* **Raw data**
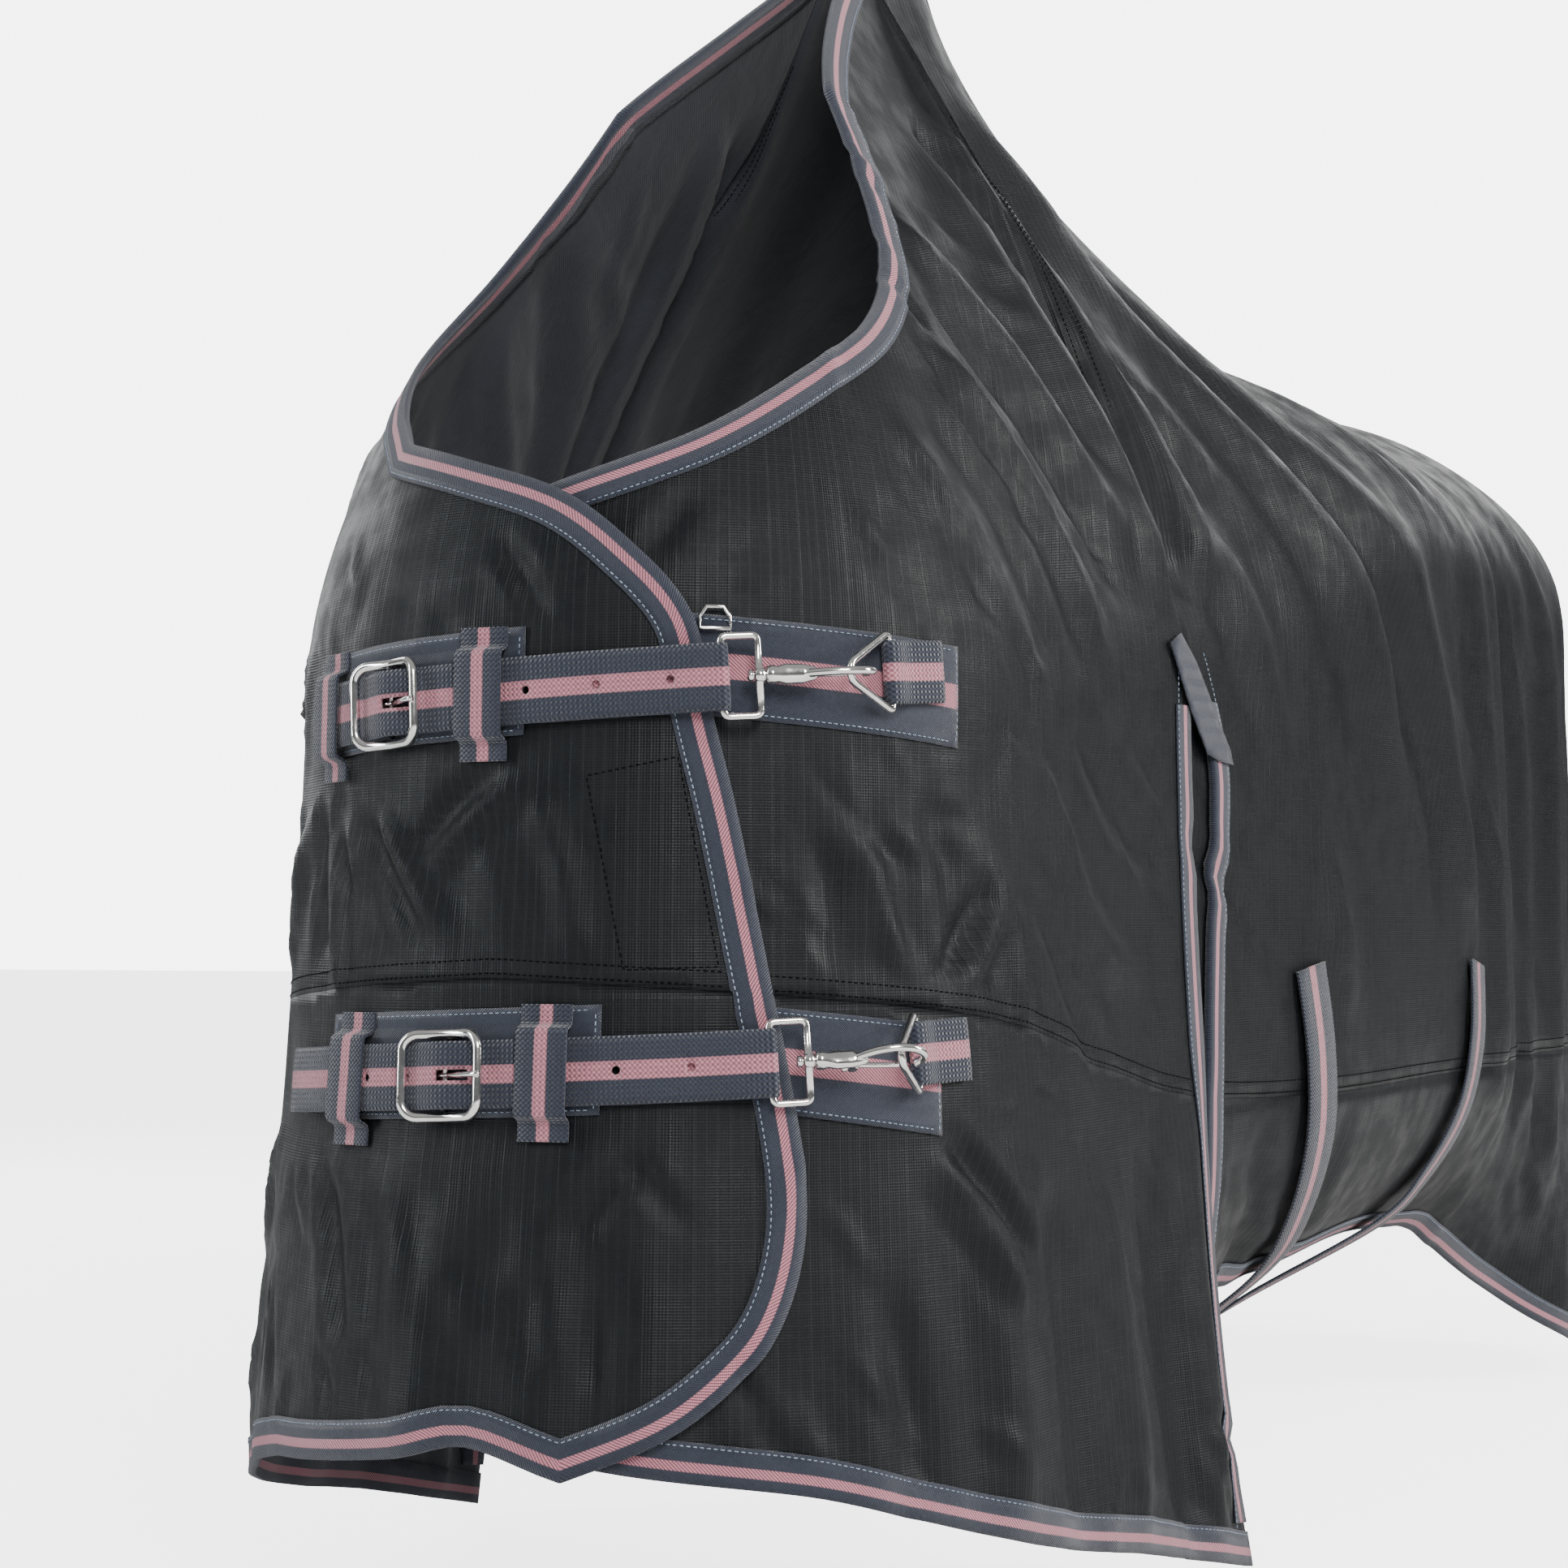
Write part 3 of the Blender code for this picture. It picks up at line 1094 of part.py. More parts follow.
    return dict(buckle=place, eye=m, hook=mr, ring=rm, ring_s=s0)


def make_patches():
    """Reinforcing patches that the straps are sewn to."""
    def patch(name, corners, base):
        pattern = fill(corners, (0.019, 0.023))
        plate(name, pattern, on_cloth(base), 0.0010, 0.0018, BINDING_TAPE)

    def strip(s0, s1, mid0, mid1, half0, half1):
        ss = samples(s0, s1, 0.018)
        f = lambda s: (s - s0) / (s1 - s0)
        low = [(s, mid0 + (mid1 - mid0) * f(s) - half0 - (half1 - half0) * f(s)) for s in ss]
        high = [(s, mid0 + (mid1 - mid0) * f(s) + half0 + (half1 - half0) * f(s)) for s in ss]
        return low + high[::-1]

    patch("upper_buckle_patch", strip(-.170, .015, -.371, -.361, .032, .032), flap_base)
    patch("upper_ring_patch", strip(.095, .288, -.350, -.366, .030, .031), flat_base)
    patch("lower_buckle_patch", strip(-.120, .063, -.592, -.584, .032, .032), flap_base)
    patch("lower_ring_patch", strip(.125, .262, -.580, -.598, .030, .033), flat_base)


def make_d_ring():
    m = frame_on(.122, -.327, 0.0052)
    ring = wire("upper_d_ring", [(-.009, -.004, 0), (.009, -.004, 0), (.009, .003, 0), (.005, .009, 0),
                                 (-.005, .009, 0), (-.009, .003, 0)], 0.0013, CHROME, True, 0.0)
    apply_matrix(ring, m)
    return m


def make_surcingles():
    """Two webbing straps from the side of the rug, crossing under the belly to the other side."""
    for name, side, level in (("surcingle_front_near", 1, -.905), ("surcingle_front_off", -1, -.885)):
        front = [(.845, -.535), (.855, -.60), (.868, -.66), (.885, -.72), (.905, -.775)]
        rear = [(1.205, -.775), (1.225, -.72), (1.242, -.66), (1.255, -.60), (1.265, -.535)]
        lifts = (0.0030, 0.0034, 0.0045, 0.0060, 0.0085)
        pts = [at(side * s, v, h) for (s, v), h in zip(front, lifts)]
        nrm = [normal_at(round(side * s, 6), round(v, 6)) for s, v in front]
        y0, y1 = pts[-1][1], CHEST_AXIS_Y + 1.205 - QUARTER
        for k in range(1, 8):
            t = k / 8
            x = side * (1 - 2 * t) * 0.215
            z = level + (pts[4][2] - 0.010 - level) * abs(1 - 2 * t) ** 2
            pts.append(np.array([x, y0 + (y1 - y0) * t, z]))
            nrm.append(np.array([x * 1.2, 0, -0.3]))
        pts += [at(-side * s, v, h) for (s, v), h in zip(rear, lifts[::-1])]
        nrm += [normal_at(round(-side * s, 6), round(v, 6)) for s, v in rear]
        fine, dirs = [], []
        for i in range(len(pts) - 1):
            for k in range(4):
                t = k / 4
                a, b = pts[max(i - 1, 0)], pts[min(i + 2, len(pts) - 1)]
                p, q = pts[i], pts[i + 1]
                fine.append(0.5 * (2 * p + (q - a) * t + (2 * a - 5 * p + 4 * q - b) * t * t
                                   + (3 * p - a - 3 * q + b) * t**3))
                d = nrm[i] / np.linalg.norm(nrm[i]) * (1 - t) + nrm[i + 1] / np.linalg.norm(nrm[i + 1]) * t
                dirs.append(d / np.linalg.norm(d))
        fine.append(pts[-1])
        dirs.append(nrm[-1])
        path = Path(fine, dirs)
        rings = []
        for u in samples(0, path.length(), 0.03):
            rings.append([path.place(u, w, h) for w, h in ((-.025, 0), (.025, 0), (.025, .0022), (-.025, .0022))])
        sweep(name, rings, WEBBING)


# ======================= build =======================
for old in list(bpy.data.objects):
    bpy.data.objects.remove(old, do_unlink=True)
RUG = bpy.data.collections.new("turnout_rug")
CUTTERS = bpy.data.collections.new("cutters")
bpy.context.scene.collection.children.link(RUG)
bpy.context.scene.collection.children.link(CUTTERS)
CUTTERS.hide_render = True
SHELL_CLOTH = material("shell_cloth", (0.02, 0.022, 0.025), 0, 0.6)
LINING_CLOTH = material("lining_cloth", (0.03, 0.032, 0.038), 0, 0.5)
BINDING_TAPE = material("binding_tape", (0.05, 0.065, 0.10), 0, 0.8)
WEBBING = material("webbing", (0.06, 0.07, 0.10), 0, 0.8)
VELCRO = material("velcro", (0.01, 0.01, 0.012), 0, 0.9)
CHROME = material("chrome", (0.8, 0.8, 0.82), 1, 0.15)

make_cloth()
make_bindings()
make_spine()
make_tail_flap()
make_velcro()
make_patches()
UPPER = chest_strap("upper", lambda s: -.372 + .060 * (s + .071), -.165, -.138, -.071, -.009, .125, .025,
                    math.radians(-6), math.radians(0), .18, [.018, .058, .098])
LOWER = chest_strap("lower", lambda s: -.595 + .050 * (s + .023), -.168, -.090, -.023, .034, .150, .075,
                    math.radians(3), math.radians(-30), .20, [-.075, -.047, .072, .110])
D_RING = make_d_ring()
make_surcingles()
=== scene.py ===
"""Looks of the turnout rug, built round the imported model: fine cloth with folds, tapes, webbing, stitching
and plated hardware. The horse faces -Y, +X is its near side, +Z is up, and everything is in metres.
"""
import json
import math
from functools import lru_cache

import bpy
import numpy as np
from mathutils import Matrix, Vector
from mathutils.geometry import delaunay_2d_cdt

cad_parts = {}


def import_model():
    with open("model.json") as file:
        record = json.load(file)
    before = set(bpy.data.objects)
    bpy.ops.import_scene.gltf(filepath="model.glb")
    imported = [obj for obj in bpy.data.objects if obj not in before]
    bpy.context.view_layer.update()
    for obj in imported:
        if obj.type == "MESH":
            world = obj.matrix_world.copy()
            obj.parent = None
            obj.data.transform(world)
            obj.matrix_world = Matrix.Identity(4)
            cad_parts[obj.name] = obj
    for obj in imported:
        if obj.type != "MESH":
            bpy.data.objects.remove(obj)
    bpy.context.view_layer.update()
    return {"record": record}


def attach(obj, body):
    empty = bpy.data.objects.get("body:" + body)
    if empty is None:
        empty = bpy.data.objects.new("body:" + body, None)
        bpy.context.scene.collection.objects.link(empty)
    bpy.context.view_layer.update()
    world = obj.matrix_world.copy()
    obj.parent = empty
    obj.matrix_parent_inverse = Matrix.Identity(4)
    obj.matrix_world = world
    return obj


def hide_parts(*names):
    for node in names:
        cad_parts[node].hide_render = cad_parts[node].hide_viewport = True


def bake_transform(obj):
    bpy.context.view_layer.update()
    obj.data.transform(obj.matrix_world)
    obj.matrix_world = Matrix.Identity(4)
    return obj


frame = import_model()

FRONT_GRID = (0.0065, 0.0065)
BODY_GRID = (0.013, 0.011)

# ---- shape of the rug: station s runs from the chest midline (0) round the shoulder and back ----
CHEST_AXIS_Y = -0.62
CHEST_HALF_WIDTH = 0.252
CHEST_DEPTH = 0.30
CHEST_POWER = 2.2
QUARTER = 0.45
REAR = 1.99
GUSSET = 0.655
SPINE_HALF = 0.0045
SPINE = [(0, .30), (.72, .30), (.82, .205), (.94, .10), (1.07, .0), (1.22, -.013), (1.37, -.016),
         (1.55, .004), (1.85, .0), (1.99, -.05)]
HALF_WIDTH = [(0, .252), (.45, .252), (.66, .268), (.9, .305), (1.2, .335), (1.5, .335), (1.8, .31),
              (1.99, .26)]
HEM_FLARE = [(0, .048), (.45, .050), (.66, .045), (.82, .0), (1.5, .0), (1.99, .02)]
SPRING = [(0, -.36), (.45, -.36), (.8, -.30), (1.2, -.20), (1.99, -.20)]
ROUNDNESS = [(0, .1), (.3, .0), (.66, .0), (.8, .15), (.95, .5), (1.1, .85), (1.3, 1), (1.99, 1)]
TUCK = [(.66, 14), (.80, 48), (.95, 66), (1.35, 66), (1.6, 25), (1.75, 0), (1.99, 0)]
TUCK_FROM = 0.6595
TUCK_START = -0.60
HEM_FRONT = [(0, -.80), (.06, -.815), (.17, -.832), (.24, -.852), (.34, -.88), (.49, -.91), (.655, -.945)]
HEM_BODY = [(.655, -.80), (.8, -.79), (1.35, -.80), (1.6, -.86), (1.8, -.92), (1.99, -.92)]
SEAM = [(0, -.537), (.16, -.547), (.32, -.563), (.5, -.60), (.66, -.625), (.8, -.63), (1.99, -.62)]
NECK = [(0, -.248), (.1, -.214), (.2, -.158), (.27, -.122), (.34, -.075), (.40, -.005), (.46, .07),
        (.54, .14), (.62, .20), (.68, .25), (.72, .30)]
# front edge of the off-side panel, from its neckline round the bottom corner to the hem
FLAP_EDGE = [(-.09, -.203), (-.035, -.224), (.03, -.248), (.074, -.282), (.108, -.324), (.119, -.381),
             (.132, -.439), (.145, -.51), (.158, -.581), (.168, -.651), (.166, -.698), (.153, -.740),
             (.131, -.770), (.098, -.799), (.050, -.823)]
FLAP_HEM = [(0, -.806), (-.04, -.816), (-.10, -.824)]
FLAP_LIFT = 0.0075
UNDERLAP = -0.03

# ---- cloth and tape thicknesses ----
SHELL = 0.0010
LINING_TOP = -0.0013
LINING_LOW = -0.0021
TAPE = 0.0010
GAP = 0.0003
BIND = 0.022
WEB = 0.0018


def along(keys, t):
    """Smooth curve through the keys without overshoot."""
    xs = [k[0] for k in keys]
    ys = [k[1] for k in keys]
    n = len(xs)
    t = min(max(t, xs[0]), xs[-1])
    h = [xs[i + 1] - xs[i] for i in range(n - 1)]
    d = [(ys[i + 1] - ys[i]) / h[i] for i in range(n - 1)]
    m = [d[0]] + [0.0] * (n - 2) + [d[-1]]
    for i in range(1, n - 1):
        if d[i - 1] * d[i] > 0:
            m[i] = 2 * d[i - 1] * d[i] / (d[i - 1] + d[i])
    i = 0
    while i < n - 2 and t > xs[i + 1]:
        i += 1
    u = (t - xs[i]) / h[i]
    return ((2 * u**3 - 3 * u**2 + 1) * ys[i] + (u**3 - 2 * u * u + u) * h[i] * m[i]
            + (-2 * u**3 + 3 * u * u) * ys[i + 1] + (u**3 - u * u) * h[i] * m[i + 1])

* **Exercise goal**
Everything from the line containing "make_cloth()" down to the line containing "bpy.data.objects.remove(obj)" should be repeated exactly, with both end lines kept and no other lines added.

* **Result of the task**
make_cloth()
make_bindings()
make_spine()
make_tail_flap()
make_velcro()
make_patches()
UPPER = chest_strap("upper", lambda s: -.372 + .060 * (s + .071), -.165, -.138, -.071, -.009, .125, .025,
                    math.radians(-6), math.radians(0), .18, [.018, .058, .098])
LOWER = chest_strap("lower", lambda s: -.595 + .050 * (s + .023), -.168, -.090, -.023, .034, .150, .075,
                    math.radians(3), math.radians(-30), .20, [-.075, -.047, .072, .110])
D_RING = make_d_ring()
make_surcingles()
=== scene.py ===
"""Looks of the turnout rug, built round the imported model: fine cloth with folds, tapes, webbing, stitching
and plated hardware. The horse faces -Y, +X is its near side, +Z is up, and everything is in metres.
"""
import json
import math
from functools import lru_cache

import bpy
import numpy as np
from mathutils import Matrix, Vector
from mathutils.geometry import delaunay_2d_cdt

cad_parts = {}


def import_model():
    with open("model.json") as file:
        record = json.load(file)
    before = set(bpy.data.objects)
    bpy.ops.import_scene.gltf(filepath="model.glb")
    imported = [obj for obj in bpy.data.objects if obj not in before]
    bpy.context.view_layer.update()
    for obj in imported:
        if obj.type == "MESH":
            world = obj.matrix_world.copy()
            obj.parent = None
            obj.data.transform(world)
            obj.matrix_world = Matrix.Identity(4)
            cad_parts[obj.name] = obj
    for obj in imported:
        if obj.type != "MESH":
            bpy.data.objects.remove(obj)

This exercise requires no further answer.